EXERCISE DETAILS: Extract, without alteration, each line from the start of the listing to the line bearing "return lambda t, a: -depth".

SUPPLIED DATA:
++++++

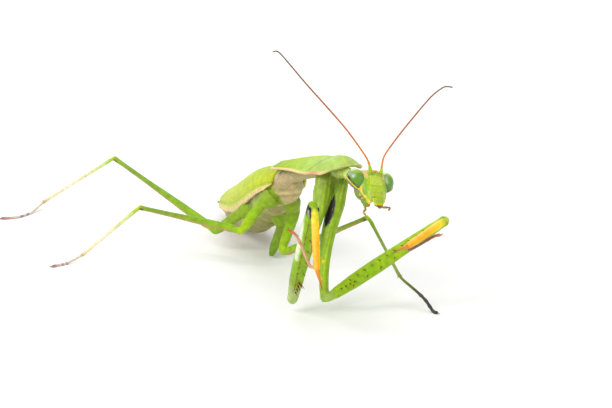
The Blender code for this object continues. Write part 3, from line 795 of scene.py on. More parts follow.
def flutes(count, depth, turn=0.0):
    """Long shallow ribs, kept inside the round outline."""
    return lambda t, a: -depth * (0.5 - 0.5 * math.cos(count * (a + turn))) * min(1.0, 8 * t, 8 * (1 - t))


def groove(depth, width):
    """A channel along the up side with a ridge on both edges."""
    def relief(t, a):
        off = abs((a - math.pi / 2 + math.pi) % (2 * math.pi) - math.pi)
        keep = min(1.0, 6 * t, 10 * (1 - t))
        edges = 0.05 * math.exp(-((off - width * 1.7) / (width * 0.6)) ** 2)
        return keep * (-depth * math.exp(-(off / width) ** 2) + edges)
    return relief


def coxa_relief(t, a):
    return flutes(3, 0.09, math.radians(30))(t, a) - 0.07 * math.exp(-((t - 0.115) / 0.012) ** 2)


neck_end = under(0.10, 2.45)
add_limb((head_point((0.0, 1.1, 0.4)), head_point((0.0, 2.3, 0.4)), neck_end, under(0.2, 2.5)),
         ((0, 0.9, 0.9), (0.4, 1.02, 0.95), (1, 1.25, 0.9)), PRO_UP,
         plain([(0, mix(PALE, LIME, 0.5)), (0.7, mix(PALE, LIME, 0.3)), (1, mix(LIME, PALE, 0.5))]),
         relief=lambda t, a: -0.07 * math.sin(t * 30) ** 2)
TRUNK_PAINT = plain([(0, mix(PALE, LIME, 0.5)), (0.12, mix(OLIVE, PALE, 0.4)),
                     (0.3, mix(OLIVE, PALE, 0.35)), (0.55, mix(TAN, OLIVE, 0.3)), (1, TAN)])
add_limb([under(s, d) for s, d in ((0.10, 2.45), (0.3, 2.45), (0.6, 2.5), (0.93, 2.9))],
         ((0, 1.35, 0.9), (0.1, 1.75, 1.15), (0.3, 1.8, 1.2), (0.6, 1.35, 1.25), (1, 1.35, 1.35)), PRO_UP,
         TRUNK_PAINT)
add_limb((under(0.9, 2.9), (BODY_X - 1.0, 23.6, 16.8), (BODY_X, 26.0, 15.6)),
         ((0, 1.3, 1.3), (1, 2.3, 2.6)), PRO_UP,
         plain([(0, TAN), (1, mix(TAN, OLIVE, 0.4))]), ends=(0.6, 0.6))

for low_end, thick_end in (((2.25, 5.6, 17.9), 0.75), ((2.9, 6.3, 17.6), 0.6)):
    add_limb(((2.5, 6.1, 22.0), (2.45, 5.9, 20.0), low_end),
             ((0, 1.5, 1.0), (0.6, 1.25, 0.8), (1, thick_end, 0.5)), (0, -1, 0),
             plain([(0, mix(OLIVE, LEAF, 0.4)), (1, mix(OLIVE, LEAF, 0.55))]), ends=(1, 1.5))
THORN_PLAN = []             # (root, tip, thickness, colour at root, colour at tip, bend)


def fore_leg(side):
    """A grasping leg: coxa, thigh, shin and foot, with the thorns that stand on them."""
    given = FORE[side]
    hip, end, knee, wrist, claw = (Vector(given[k]) for k in ("hip", "end", "knee", "wrist", "claw"))
    bow = [Vector(p) for p in given["bow"]]
    last = end + (end - bow[-1]).normalized() * 0.9
    thick = given["thick"]
    top = hip + (hip - bow[0]).normalized() * 1.9
    coxa = add_limb([top] + bow + [last],
                    ((0, thick[0] * 0.85, 1.2), (0.08, thick[0] * 0.95, 1.4), (0.18, thick[0], 1.52),
                     (0.27, thick[1], 1.46), (0.47, thick[2], 1.27),
                     (0.7, thick[3], 1.08), (0.9, thick[4], 0.88), (1, thick[4] * 0.9, 0.83)), (0, -1, 0),
                    paint_fore_coxa(side), coxa_relief, ends=(0.3, 1.0), tension=0.5)
    for i in range(9):
        t = 0.16 + i * 0.088
        root = coxa.point(t, math.radians(52))
        out_way = (root - coxa.at(t)).normalized()
        THORN_PLAN.append((root - out_way * 0.1, root + out_way * (0.2 if i % 2 else 0.28), 0.1,
                           mix(LIME, GOLD, 0.35), PALE, 0.0))
    along = (knee - end).normalized()
    fold = (wrist - knee).normalized()
    inner = (fold - along * fold.dot(along)).normalized()
    down = (end - bow[-1]).normalized()
    upper = (end - hip).normalized()
    start = end + (along - upper * along.dot(upper)).normalized() * 0.97
    stop = knee + along * 0.75
    add_limb((end - down * 0.6, end + down * 0.35, start + along * 0.9),
             ((0, 0.7, 0.75), (0.5, 0.74, 0.8), (1, 0.85, 0.9)),
             inner, plain([(0, mix(FRESH, PALE, 0.5)), (1, mix(PALE, LEAF, 0.4))]), ends=(0.8, 0.8))
    femur = add_limb((start, stop),
                     ((0, 0.7, 0.75), (0.06, 0.95, 1.05), (0.2, 1.2, 1.25), (0.4, 1.25, 1.25),
                      (0.65, 1.1, 1.1),
                      (0.88, 0.95, 1.0), (1, 0.8, 0.9)), inner, paint_fore_femur(side), groove(0.16, 0.32),
                     ends=(1.0, 0.9))
    for lane, sway in ((0, 24), (1, -24)):
        for i in range(11 if lane == 0 else 6):
            t = 0.2 + i * (0.062 if lane == 0 else 0.115)
            root = femur.point(t, math.radians(90 + sway))
            out_way = (root - femur.at(t)).normalized()
            long = (0.95 if i % 2 == 0 else 0.6) * (1.15 if i in (2, 4) else 1.0)
            tip = root + (out_way + along * -0.25).normalized() * long
            THORN_PLAN.append((root - out_way * 0.15, tip, 0.15, mix(RUST, LEAF, 0.3), INK, 0.06))
    for i in range(4):
        t = 0.11 + i * 0.035
        root = femur.point(t, math.radians(90 + 6 - 4 * i))
        out_way = (root - femur.at(t)).normalized()
        tip = root + (out_way + along * 0.1).normalized() * (0.8 + 0.28 * i)
        THORN_PLAN.append((root - out_way * 0.15, tip, 0.17, BRICK, INK, 0.08))
    for sway in (58, -58):
        at = stop - along * 0.7 + inner * 0.55
        spread = along.cross(inner).normalized() * (0.55 if sway > 0 else -0.55)
        add_limb((at + spread - along * 0.5, at + spread + inner * 0.45 + along * 0.25),
                 ((0, 0.42, 0.5), (1, 0.34, 0.42)), inner,
                 knee_plain(side, [(0, mix(FRESH, LIME, 0.3)), (1, mix(FRESH, OLIVE, 0.3))]))
    k0 = knee + inner * 1.3
    add_limb((knee - along * 0.2, knee + inner * 0.7, k0 + fold * 0.8),
             ((0, 0.6, 0.6), (0.6, 0.55, 0.6), (1, 0.5, 0.62)), inner,
             knee_plain(side, [(0, mix(FRESH, OLIVE, 0.3)), (0.6, mix(LIME, OLIVE, 0.3)),
                               (1, mix(LIME, GOLD, 0.4))]))
    tibia = add_limb((k0, wrist + (wrist - k0).normalized() * 0.35),
                     ((0, 0.5, 0.6), (0.12, 0.62, 0.75), (0.5, 0.6, 0.75), (0.88, 0.58, 0.7),
                      (1, 0.42, 0.5)), inner,
                     paint_fore_tibia, groove(0.12, 0.4), ends=(1.0, 0.7))
    shin = (wrist - k0).normalized()
    THORN_PLAN.append((wrist - shin * 0.1, claw, 0.42, mix(AMBER, RUST, 0.4), BRICK, 0.1))
    for lane, sway in ((0, 30), (1, -30)):
        for i in range(13):
            t = 0.17 + i * 0.062
            root = tibia.point(t, math.radians(270 + sway))
            out_way = (root - tibia.at(t)).normalized()
            tip = root + (out_way * 0.5 + shin * 0.85).normalized() * (0.38 + 0.22 * t)
            THORN_PLAN.append((root - out_way * 0.08, tip, 0.09, mix(RUST, AMBER, 0.5), BRICK, 0.04))
    foot = [Vector(p) for p in given["foot"]]
    joint = foot[0] + (wrist - foot[0]) * 0.75
    add_limb([joint] + foot, ((0, 0.24, 0.24), (0.3, 0.25, 0.25), (0.6, 0.24, 0.24), (0.66, 0.31, 0.31),
                              (0.72, 0.23, 0.23),
                              (0.78, 0.29, 0.29), (0.83, 0.23, 0.23), (0.9, 0.3, 0.3), (1, 0.28, 0.28)),
             (0, 0, 1),
             plain(FORE_FOOT[side]), tension=0.3)
    toe = foot[-1]
    on = (foot[-1] - foot[-2]).normalized()
    for sway in (-0.5, 0.5):
        wide = on.cross(Vector((0, -1, 0.2))).normalized() * sway
        THORN_PLAN.append((toe - on * 0.15, toe + (on * 0.6 + wide * 0.7).normalized() * 0.5, 0.09, RUST,
                           INK, 0.18))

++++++

RESPONSE TO THIS TASK:
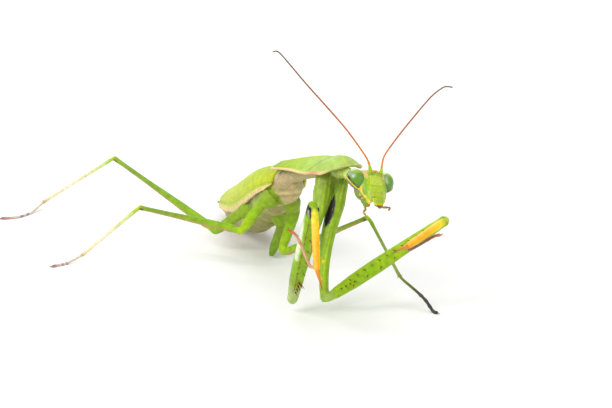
The Blender code for this object continues. Write part 3, from line 795 of scene.py on. More parts follow.
def flutes(count, depth, turn=0.0):
    """Long shallow ribs, kept inside the round outline."""
    return lambda t, a: -depth * (0.5 - 0.5 * math.cos(count * (a + turn))) * min(1.0, 8 * t, 8 * (1 - t))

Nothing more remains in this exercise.